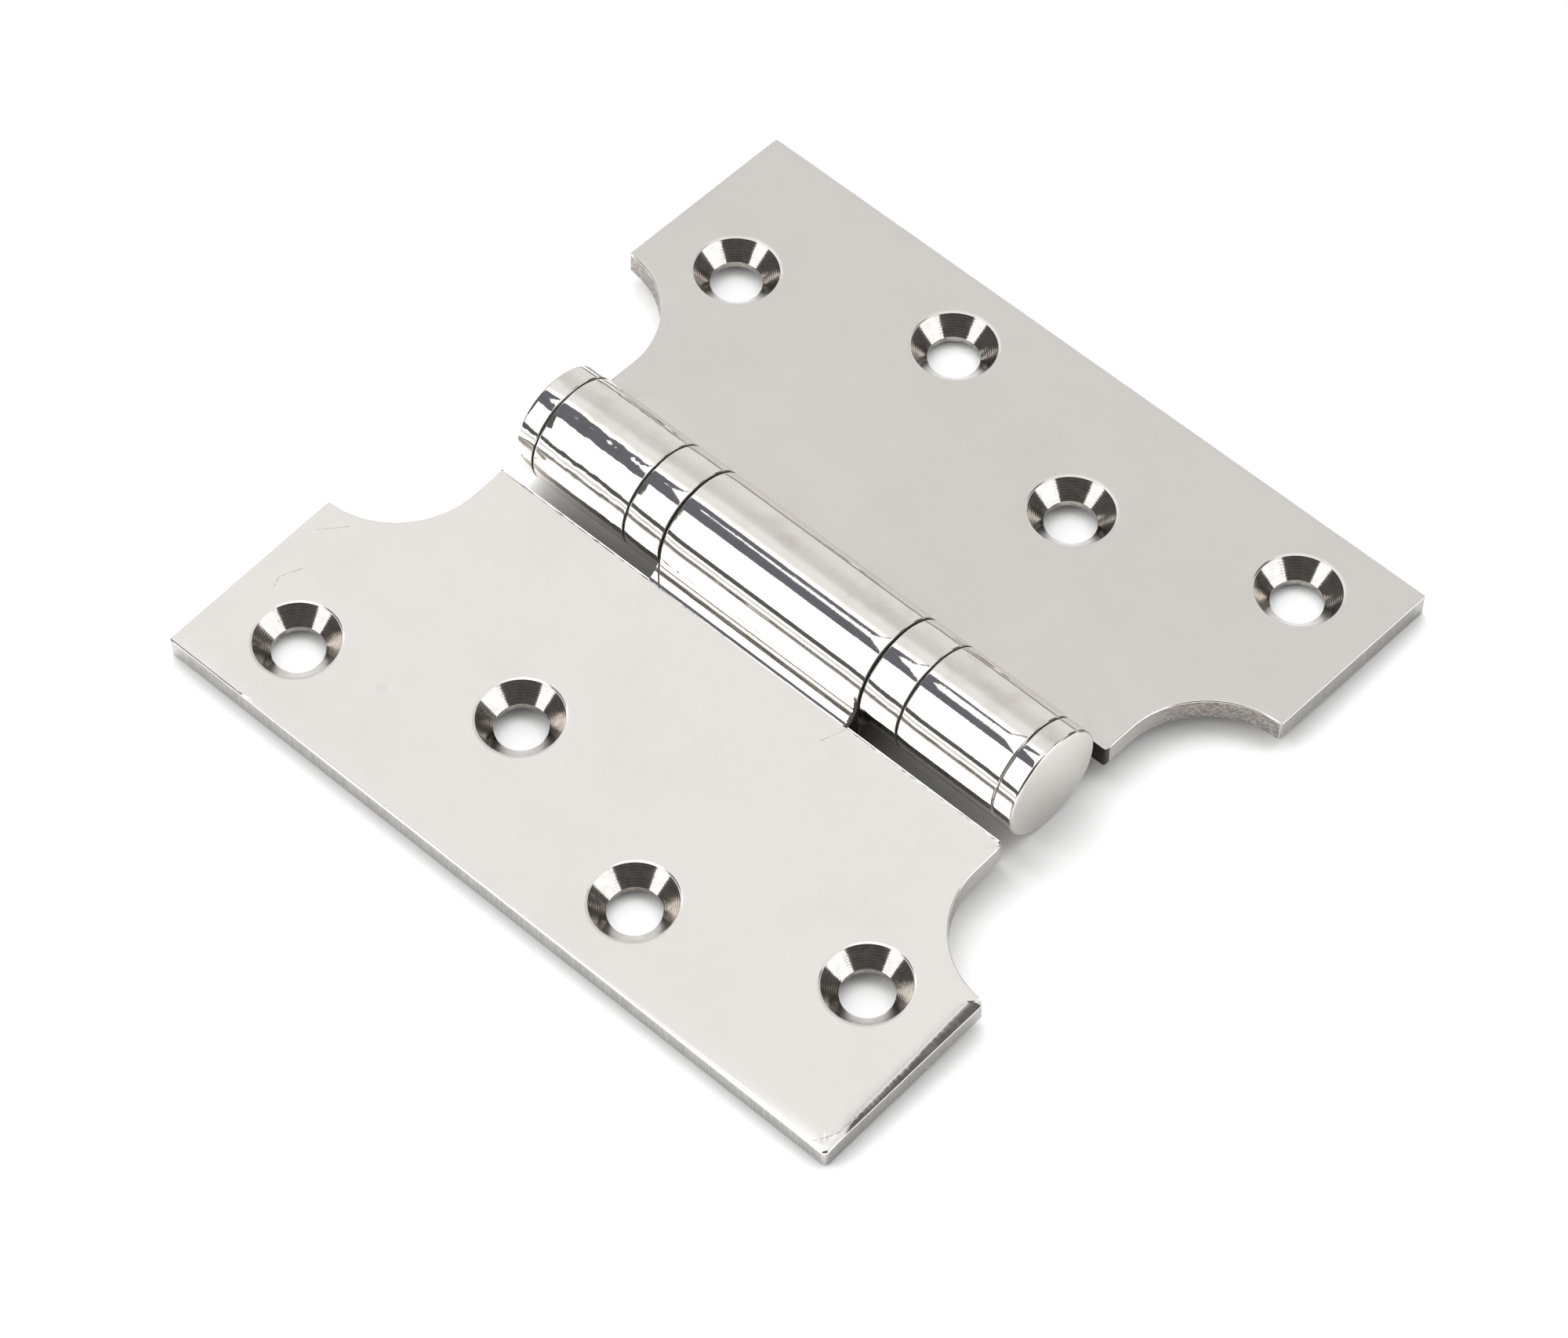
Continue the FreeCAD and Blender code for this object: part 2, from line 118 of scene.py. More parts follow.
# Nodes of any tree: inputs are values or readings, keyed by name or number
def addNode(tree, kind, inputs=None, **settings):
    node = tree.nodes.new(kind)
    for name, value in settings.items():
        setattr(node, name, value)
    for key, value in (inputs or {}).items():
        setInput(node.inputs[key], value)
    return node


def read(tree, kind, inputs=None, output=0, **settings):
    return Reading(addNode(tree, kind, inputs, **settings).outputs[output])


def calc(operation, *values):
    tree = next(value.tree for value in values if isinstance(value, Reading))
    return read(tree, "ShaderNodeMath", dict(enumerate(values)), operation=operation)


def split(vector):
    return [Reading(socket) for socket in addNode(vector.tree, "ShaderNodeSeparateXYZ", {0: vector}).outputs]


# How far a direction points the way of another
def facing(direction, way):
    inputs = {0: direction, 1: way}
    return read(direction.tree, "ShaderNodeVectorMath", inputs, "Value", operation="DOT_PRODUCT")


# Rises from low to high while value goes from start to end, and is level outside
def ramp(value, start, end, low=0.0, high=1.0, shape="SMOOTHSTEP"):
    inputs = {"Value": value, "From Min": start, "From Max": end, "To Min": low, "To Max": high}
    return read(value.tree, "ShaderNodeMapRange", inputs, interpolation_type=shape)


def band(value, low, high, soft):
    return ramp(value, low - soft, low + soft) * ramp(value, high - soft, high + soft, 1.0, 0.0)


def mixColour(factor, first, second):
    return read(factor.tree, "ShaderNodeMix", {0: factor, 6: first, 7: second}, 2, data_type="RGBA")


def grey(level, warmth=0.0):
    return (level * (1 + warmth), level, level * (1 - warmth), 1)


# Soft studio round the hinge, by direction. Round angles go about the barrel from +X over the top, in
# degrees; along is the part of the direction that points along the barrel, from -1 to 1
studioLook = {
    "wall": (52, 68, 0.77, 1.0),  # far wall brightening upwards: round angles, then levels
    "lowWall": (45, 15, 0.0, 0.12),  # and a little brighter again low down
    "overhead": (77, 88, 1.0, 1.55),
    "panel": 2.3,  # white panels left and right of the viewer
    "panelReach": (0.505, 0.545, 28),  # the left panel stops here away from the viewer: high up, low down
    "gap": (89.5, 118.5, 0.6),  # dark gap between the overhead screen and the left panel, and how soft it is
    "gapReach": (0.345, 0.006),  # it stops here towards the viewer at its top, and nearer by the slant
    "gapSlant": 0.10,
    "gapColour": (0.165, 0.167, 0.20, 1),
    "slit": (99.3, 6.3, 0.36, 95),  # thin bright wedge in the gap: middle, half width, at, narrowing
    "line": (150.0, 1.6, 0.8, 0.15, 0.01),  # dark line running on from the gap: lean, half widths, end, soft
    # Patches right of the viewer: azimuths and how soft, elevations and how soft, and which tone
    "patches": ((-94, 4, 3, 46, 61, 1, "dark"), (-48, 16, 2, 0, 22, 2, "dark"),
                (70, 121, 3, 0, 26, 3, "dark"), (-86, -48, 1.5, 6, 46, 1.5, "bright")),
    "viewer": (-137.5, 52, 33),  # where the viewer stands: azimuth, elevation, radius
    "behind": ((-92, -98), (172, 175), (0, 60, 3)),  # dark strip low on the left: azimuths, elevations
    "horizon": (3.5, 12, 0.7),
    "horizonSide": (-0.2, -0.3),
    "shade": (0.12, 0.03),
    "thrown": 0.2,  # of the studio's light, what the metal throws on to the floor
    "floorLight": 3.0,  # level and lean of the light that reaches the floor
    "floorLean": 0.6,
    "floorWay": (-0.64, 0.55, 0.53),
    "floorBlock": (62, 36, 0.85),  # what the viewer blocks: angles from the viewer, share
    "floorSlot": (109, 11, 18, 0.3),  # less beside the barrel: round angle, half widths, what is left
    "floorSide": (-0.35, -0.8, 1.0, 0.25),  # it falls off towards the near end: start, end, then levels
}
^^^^
_WHAT TO DO:_ Using the data above, restate word for word the lines from its opening line through the line that contains "return [Reading(socket) for", and no more.

_SOLUTION TO THE EXERCISE:_
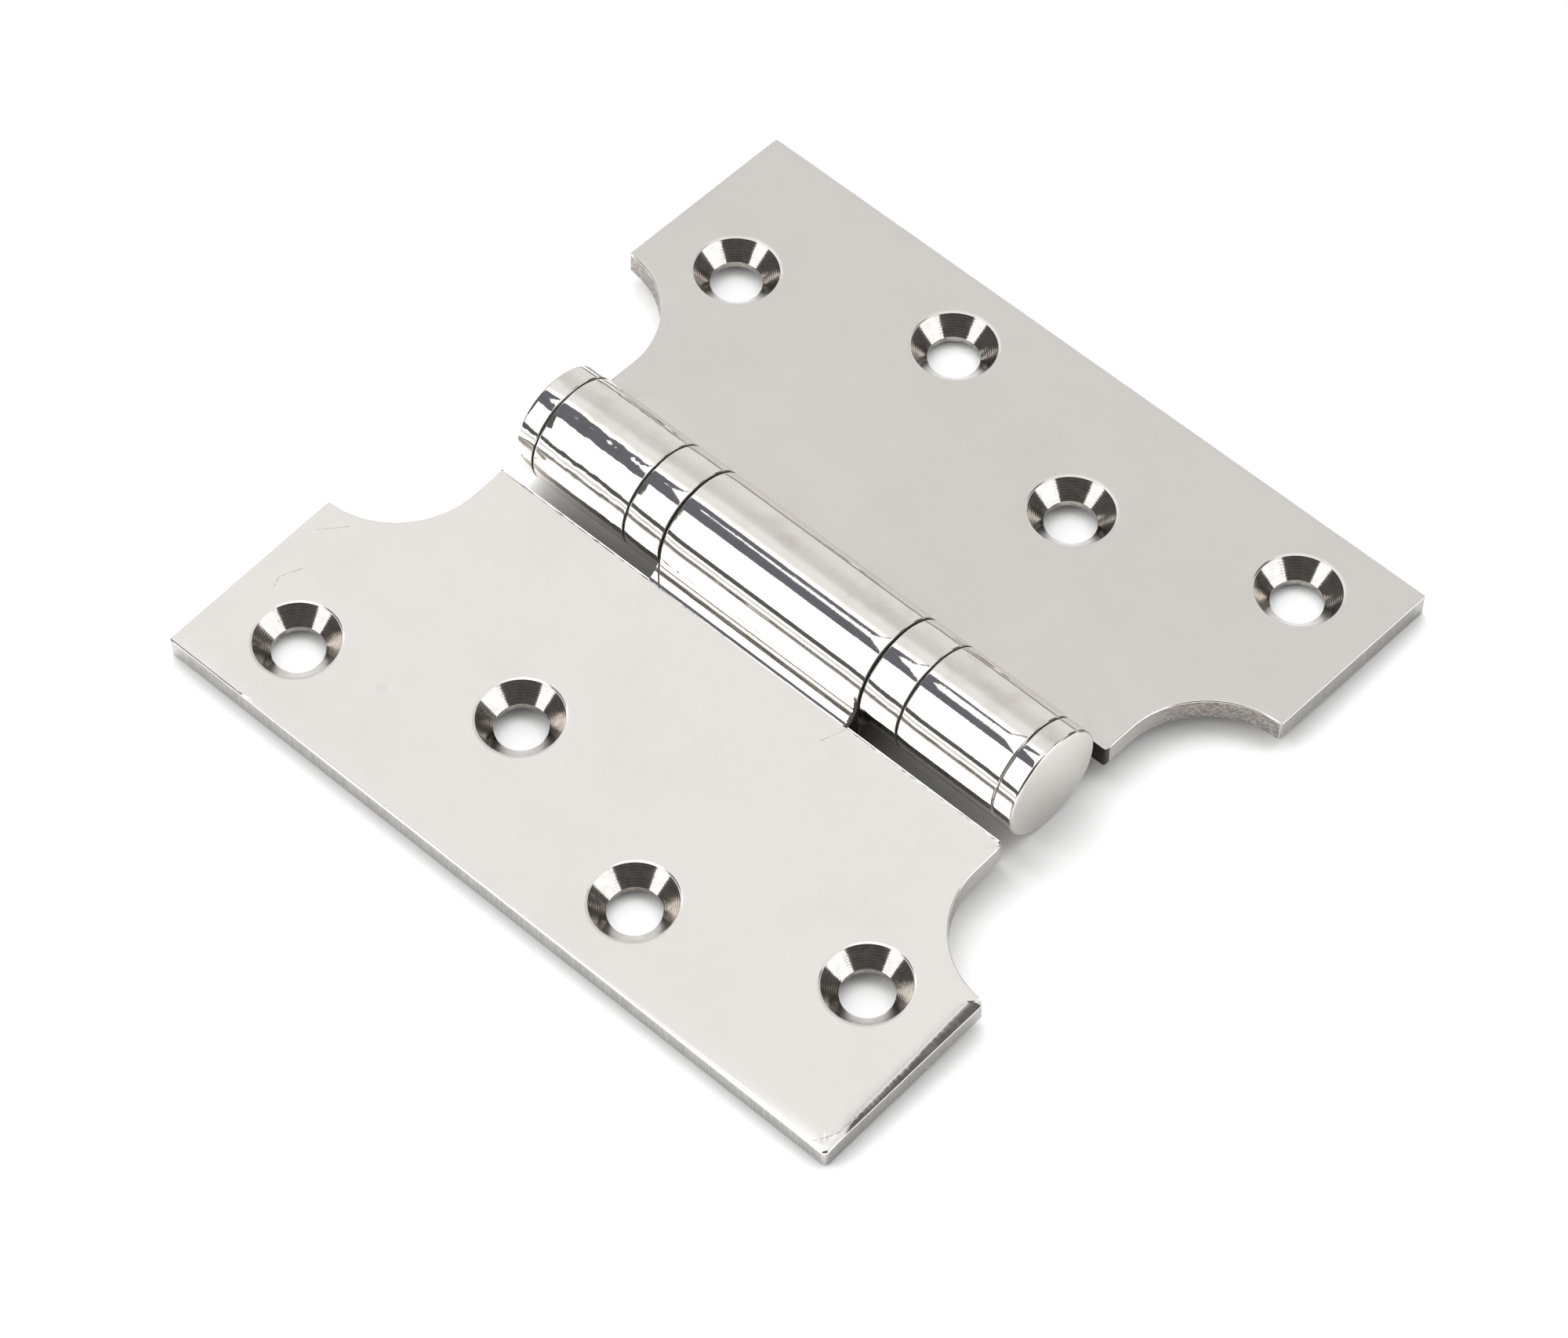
Continue the FreeCAD and Blender code for this object: part 2, from line 118 of scene.py. More parts follow.
# Nodes of any tree: inputs are values or readings, keyed by name or number
def addNode(tree, kind, inputs=None, **settings):
    node = tree.nodes.new(kind)
    for name, value in settings.items():
        setattr(node, name, value)
    for key, value in (inputs or {}).items():
        setInput(node.inputs[key], value)
    return node


def read(tree, kind, inputs=None, output=0, **settings):
    return Reading(addNode(tree, kind, inputs, **settings).outputs[output])


def calc(operation, *values):
    tree = next(value.tree for value in values if isinstance(value, Reading))
    return read(tree, "ShaderNodeMath", dict(enumerate(values)), operation=operation)


def split(vector):
    return [Reading(socket) for socket in addNode(vector.tree, "ShaderNodeSeparateXYZ", {0: vector}).outputs]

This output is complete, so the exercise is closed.